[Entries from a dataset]

━━━

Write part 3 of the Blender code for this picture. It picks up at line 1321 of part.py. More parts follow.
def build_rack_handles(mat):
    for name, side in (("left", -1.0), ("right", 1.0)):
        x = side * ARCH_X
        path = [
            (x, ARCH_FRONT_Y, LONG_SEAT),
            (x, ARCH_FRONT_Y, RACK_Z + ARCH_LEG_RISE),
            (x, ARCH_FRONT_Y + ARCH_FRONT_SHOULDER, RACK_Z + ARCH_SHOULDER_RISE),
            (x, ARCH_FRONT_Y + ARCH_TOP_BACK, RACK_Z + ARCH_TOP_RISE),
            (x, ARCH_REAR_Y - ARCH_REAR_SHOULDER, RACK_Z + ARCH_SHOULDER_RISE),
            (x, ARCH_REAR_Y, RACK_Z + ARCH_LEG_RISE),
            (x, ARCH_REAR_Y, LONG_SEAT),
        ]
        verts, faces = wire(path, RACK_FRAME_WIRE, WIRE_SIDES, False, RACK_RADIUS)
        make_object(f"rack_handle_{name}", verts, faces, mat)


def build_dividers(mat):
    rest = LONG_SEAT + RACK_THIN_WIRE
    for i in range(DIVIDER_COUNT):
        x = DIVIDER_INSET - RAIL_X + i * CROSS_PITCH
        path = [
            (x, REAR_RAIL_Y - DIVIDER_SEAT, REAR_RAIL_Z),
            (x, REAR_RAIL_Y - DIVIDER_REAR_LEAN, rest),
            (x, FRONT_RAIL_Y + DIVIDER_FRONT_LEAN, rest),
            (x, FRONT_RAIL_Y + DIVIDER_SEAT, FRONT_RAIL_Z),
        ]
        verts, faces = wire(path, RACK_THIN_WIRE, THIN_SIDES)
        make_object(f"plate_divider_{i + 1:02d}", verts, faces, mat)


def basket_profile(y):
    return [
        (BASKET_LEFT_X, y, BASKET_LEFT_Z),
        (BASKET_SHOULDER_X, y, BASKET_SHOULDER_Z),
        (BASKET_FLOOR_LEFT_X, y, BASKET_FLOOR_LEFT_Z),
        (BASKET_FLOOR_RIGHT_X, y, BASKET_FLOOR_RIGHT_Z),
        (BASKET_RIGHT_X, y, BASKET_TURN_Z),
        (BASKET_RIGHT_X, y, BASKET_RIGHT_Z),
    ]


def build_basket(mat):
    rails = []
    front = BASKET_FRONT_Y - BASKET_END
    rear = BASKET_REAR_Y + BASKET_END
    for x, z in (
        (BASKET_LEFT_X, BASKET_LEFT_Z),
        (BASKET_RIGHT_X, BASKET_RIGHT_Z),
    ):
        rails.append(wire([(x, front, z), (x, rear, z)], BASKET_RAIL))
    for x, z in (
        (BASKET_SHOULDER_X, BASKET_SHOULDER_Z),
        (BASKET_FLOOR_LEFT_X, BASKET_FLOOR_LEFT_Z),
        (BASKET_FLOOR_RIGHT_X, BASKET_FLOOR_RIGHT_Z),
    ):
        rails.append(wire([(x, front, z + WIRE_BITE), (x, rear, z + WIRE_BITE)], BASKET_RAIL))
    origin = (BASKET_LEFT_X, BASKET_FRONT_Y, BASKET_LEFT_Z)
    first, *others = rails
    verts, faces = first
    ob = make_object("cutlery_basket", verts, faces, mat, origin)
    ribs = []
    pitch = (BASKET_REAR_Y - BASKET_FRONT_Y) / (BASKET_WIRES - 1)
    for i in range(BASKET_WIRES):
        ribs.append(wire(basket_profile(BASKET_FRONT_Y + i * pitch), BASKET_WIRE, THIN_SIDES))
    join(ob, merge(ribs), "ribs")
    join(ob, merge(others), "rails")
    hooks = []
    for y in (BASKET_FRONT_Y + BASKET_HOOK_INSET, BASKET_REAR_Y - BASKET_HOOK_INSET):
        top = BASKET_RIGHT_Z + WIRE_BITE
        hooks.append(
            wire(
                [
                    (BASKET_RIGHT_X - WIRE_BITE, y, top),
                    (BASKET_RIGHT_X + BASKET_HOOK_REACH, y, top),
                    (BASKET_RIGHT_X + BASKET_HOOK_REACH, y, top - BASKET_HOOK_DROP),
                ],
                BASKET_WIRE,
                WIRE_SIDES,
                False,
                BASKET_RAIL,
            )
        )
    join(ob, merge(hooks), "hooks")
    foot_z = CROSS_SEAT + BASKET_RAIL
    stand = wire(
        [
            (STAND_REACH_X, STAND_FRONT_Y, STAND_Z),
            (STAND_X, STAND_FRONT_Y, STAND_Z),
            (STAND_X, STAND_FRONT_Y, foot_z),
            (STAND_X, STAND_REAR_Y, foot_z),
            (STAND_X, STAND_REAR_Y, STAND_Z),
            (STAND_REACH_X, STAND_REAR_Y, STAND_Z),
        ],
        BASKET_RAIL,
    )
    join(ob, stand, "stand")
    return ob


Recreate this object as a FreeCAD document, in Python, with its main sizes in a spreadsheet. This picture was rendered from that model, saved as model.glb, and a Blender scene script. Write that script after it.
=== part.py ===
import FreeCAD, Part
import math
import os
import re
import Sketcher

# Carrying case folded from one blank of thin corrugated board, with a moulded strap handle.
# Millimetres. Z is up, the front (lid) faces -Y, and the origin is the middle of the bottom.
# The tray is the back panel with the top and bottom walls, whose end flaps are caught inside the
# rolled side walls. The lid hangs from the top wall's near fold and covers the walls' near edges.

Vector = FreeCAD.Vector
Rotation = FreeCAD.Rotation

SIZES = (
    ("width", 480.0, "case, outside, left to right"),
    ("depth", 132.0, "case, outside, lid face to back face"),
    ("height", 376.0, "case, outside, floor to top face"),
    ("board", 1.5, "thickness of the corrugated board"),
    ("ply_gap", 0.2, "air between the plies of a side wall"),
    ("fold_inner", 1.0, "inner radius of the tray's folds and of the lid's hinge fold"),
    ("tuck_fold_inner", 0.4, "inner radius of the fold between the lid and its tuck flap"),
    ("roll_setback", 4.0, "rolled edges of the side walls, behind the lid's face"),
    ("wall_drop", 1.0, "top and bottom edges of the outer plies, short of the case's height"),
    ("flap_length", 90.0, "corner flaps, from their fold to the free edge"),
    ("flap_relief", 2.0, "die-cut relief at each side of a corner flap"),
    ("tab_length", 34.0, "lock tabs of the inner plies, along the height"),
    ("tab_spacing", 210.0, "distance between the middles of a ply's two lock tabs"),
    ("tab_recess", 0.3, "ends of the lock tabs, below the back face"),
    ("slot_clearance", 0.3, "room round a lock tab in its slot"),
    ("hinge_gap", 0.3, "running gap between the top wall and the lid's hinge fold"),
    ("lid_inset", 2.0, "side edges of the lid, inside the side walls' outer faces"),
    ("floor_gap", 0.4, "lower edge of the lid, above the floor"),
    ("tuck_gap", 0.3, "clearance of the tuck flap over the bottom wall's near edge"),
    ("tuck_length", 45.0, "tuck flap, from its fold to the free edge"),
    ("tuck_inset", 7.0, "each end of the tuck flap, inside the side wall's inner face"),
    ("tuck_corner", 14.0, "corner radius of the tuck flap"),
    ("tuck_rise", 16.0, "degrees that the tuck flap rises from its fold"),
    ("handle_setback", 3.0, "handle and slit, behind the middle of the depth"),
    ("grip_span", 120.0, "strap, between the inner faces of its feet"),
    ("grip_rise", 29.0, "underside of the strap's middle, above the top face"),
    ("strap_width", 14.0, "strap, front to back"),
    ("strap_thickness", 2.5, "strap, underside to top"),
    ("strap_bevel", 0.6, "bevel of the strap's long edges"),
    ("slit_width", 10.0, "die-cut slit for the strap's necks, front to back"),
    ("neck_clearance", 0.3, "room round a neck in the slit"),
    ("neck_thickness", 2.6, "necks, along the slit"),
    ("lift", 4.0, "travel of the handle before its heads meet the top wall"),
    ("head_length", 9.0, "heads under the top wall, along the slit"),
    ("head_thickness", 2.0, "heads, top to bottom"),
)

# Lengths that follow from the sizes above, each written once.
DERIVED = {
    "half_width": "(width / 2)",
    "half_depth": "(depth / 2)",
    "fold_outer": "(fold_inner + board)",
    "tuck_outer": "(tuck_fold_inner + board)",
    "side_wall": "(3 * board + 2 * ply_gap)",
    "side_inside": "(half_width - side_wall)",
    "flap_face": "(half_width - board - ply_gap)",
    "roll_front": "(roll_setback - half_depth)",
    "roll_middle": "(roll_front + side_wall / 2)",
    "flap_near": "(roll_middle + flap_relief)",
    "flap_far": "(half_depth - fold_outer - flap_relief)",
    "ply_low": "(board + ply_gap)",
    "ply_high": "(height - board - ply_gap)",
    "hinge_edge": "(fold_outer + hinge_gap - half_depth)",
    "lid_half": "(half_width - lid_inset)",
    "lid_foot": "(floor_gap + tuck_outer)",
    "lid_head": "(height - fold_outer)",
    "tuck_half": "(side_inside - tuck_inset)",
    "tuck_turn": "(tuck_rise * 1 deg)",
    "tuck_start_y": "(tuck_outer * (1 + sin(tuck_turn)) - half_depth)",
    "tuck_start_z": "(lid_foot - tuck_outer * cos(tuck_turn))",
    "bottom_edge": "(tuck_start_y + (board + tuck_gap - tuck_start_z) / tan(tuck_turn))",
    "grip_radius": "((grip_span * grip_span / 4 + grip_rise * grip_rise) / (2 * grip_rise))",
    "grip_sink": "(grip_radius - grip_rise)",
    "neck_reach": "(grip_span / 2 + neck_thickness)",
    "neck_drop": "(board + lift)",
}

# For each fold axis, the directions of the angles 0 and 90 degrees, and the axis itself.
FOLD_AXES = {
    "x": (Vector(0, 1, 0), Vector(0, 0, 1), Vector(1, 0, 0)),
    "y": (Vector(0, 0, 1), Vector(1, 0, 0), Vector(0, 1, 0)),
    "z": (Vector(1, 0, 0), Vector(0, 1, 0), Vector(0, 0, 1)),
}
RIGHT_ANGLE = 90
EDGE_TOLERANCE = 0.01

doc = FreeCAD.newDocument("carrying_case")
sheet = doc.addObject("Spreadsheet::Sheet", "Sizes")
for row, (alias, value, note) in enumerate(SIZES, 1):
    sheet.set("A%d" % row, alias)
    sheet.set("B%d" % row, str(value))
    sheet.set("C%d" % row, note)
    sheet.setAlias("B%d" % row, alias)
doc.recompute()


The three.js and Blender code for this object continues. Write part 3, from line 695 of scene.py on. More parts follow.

━━━

- **STATED GOAL**: Retype, word for word, every line from the line with "Recreate this object" to the line with "Rotation = FreeCAD.Rotation", inclusive. Add nothing.

- **TASK SOLUTION**:
Recreate this object as a FreeCAD document, in Python, with its main sizes in a spreadsheet. This picture was rendered from that model, saved as model.glb, and a Blender scene script. Write that script after it.
=== part.py ===
import FreeCAD, Part
import math
import os
import re
import Sketcher

# Carrying case folded from one blank of thin corrugated board, with a moulded strap handle.
# Millimetres. Z is up, the front (lid) faces -Y, and the origin is the middle of the bottom.
# The tray is the back panel with the top and bottom walls, whose end flaps are caught inside the
# rolled side walls. The lid hangs from the top wall's near fold and covers the walls' near edges.

Vector = FreeCAD.Vector
Rotation = FreeCAD.Rotation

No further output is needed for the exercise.